— Begin Supplied material —

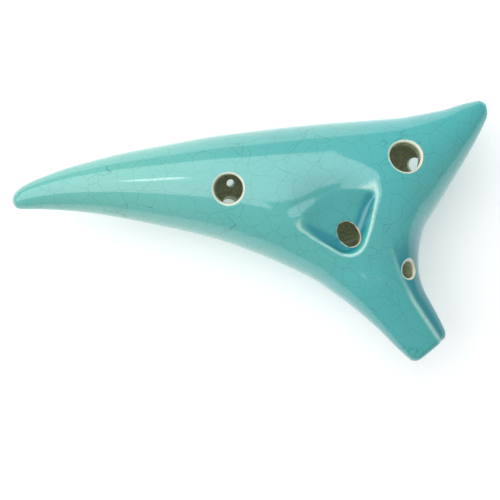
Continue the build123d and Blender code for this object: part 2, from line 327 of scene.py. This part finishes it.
def skin_point(body, x, y, side):
    """Where the skin lies over or under a place, and its outward direction."""
    levels = Z.ravel()
    column = sample(body, np.array([(x, y, z) for z in levels]))
    crossings = np.nonzero((column[1:] < 0) != (column[:-1] < 0))[0]
    i = crossings[-1] if side > 0 else crossings[0]
    z = levels[i] + GRID * column[i] / (column[i] - column[i + 1])
    point = np.array([x, y, z])
    steps = np.eye(3) * NORMAL_STEP
    normal = np.array([sample(body, np.array([point + d, point - d])) @ (1, -1) for d in steps])
    return point, normal / np.linalg.norm(normal)


def drilling(body, x, y, side, diameter):
    """A round hole square to the skin, open outwards and HOLE_DEPTH deep."""
    point, normal = skin_point(body, x, y, side)
    reach = from_point(point, normal)
    squared = (X - point[0]) ** 2 + (Y - point[1]) ** 2 + (Z - point[2]) ** 2
    radial = np.sqrt(np.maximum(squared - reach**2, 0)) - diameter / 2
    return np.maximum(radial, -reach - HOLE_DEPTH).astype(np.float32)


def ramp_axes():
    """Across the ramp, up along it and square to it, as unit vectors."""
    along = np.array([cos(SCOOP_HEADING), sin(SCOOP_HEADING), RAMP_SLOPE])
    along = along / np.linalg.norm(along)
    across = np.array([sin(SCOOP_HEADING), -cos(SCOOP_HEADING), 0.0])
    return across, along, np.cross(across, along)


APEX = np.array([*SCOOP_APEX, RAMP_FOOT])
RAMP_U, RAMP_V, RAMP_W = (from_point(APEX, axis) for axis in ramp_axes())


def fan_walls(margin, draft):
    """Distance outside the fan's two arms, which meet in a round corner."""
    across = np.abs(RAMP_U)
    along = RAMP_V - SCOOP_CORNER
    side = across * cos(SCOOP_HALF) - along * sin(SCOOP_HALF)
    tip = np.hypot(across, along)
    behind = across * sin(SCOOP_HALF) + along * cos(SCOOP_HALF) < 0
    walls = np.where(behind, tip, side) - (SCOOP_CORNER + margin)
    return (walls - np.maximum(RAMP_W, 0) * sin(draft)) * cos(draft)


def scoop_parts():
    """The fan between the arms and the space over the dished ramp, each less than 0 inside."""
    dish = SCOOP_DISH + SCOOP_END_DISH * smoothstep(*END_DISH_SPAN, RAMP_V)
    floor = -(RAMP_W - dish * RAMP_U**2)
    return fan_walls(0.0, SCOOP_DRAFT), floor.astype(np.float32)


def window_form():
    """Oval hole through the ramp, long along the windway."""
    dx, dy = X - WINDOW[0], Y - WINDOW[1]
    along = (dx * NECK_DIRECTION[0] + dy * NECK_DIRECTION[1]) / (WINDOW_SIZE[0] / 2)
    across = (dx * NECK_DIRECTION[1] - dy * NECK_DIRECTION[0]) / (WINDOW_SIZE[1] / 2)
    oval = distance((np.hypot(along, across) - 1) * WINDOW_SIZE[1] / 2 + 0 * Z)
    return np.maximum(oval, WINDOW_BOTTOM - Z).astype(np.float32)


def windway_form():
    """Flat air passage that narrows from the lips to the window."""
    share = np.clip((ALONG - WINDWAY_START) / (WINDWAY_END - WINDWAY_START), 0, 1)
    width, height, level = (a + (b - a) * share for a, b in zip(WINDWAY_ENTRY, WINDWAY_EXIT))
    corner = WINDWAY_CORNER * height
    dt = np.abs(ACROSS) - width / 2 + corner
    dz = np.abs(Z - level) - height / 2 + corner
    slot = np.hypot(np.maximum(dt, 0), np.maximum(dz, 0)) + np.minimum(np.maximum(dt, dz), 0) - corner
    return np.maximum(slot, ALONG - WINDWAY_END).astype(np.float32)


def neck_point(along, across, height):
    """A place on the neck, in the drawing frame."""
    side = np.array([NECK_DIRECTION[1], -NECK_DIRECTION[0]])
    return np.array([*(LIPS + NECK_DIRECTION * along + side * across), height])


def strap_tunnel():
    """Two drillings that meet inside the web beside the neck."""
    elbow = neck_point(*STRAP_ELBOW)
    legs = []
    for mouth in (STRAP_MOUTH_BACK, STRAP_MOUTH_FRONT):
        way = neck_point(*mouth) - elbow
        way = way / np.linalg.norm(way)
        reach = np.maximum(from_point(elbow, way), 0)
        off = [g - e - w * reach for g, e, w in zip((X, Y, Z), elbow, way)]
        legs.append(np.sqrt(off[0] ** 2 + off[1] ** 2 + off[2] ** 2) - STRAP_HOLE_R)
    return np.minimum(*legs).astype(np.float32)


def labium_undercut():
    """Wedge under the ramp's edge at the window."""
    across, along, square = ramp_axes()
    edge = np.array([*(WINDOW + NECK_DIRECTION * WINDOW_SIZE[0] / 2), 0])
    edge[2] = RAMP_FOOT + (edge - APEX)[:2] @ along[:2] * RAMP_SLOPE - LABIUM_EDGE
    down = square * cos(LABIUM_SLOPE) + along * sin(LABIUM_SLOPE)
    under = from_point(edge, down)
    width = np.abs(from_point(edge, across)) - WINDOW_SIZE[1] / 2 - UNDERCUT_MARGIN
    return np.maximum(np.maximum(under, width), np.abs(from_point(edge, along)) - BLOCK_DEPTH)


def hollow_out(outer, holes, tunnel, window, ramp_floor):
    """Cuts the holes, the chamber, the windway and the labium's undercut."""
    clay = outer
    for hole in (*holes, tunnel):
        clay = cut(clay, hole, HOLE_EDGE)
    clay = cut(clay, window, WINDOW_EDGE)
    pad = np.maximum(np.maximum(fan_walls(SHOULDER, 0), RAMP_W), -BLOCK_DEPTH - RAMP_W)
    chamber = cut(tapered_form(CHAMBER, CHAMBER_ROUNDING), pad, CHAMBER_EDGE)
    clay = cut(clay, chamber, CHAMBER_EDGE)
    clay = cut(clay, windway_form(), WINDWAY_EDGE)
    within = np.maximum(LABIUM_EDGE - ramp_floor, -BLOCK_DEPTH - UNDERCUT_MARGIN - RAMP_W)
    return np.maximum(clay, -np.maximum(labium_undercut(), within))


POOL_RADIUS = 5.0              # how far glaze pools out of the corner of the scoop
WINDOW_RING = 0.5              # how much narrower the cream ring is at the window
ARM_SKEW = 0.1                 # makes the rim's colours run out sooner on one arm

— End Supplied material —

Problem:
Quote exactly the stretch of lines above that starts at the first one and ends at the line with "RAMP_U, RAMP_V, RAMP_W", and nothing beyond it.

Full answer:
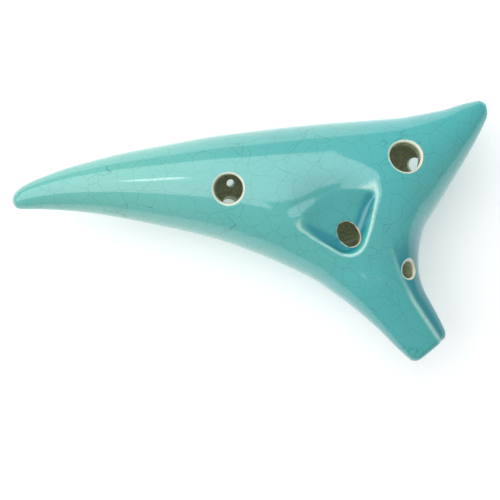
Continue the build123d and Blender code for this object: part 2, from line 327 of scene.py. This part finishes it.
def skin_point(body, x, y, side):
    """Where the skin lies over or under a place, and its outward direction."""
    levels = Z.ravel()
    column = sample(body, np.array([(x, y, z) for z in levels]))
    crossings = np.nonzero((column[1:] < 0) != (column[:-1] < 0))[0]
    i = crossings[-1] if side > 0 else crossings[0]
    z = levels[i] + GRID * column[i] / (column[i] - column[i + 1])
    point = np.array([x, y, z])
    steps = np.eye(3) * NORMAL_STEP
    normal = np.array([sample(body, np.array([point + d, point - d])) @ (1, -1) for d in steps])
    return point, normal / np.linalg.norm(normal)


def drilling(body, x, y, side, diameter):
    """A round hole square to the skin, open outwards and HOLE_DEPTH deep."""
    point, normal = skin_point(body, x, y, side)
    reach = from_point(point, normal)
    squared = (X - point[0]) ** 2 + (Y - point[1]) ** 2 + (Z - point[2]) ** 2
    radial = np.sqrt(np.maximum(squared - reach**2, 0)) - diameter / 2
    return np.maximum(radial, -reach - HOLE_DEPTH).astype(np.float32)


def ramp_axes():
    """Across the ramp, up along it and square to it, as unit vectors."""
    along = np.array([cos(SCOOP_HEADING), sin(SCOOP_HEADING), RAMP_SLOPE])
    along = along / np.linalg.norm(along)
    across = np.array([sin(SCOOP_HEADING), -cos(SCOOP_HEADING), 0.0])
    return across, along, np.cross(across, along)


APEX = np.array([*SCOOP_APEX, RAMP_FOOT])
RAMP_U, RAMP_V, RAMP_W = (from_point(APEX, axis) for axis in ramp_axes())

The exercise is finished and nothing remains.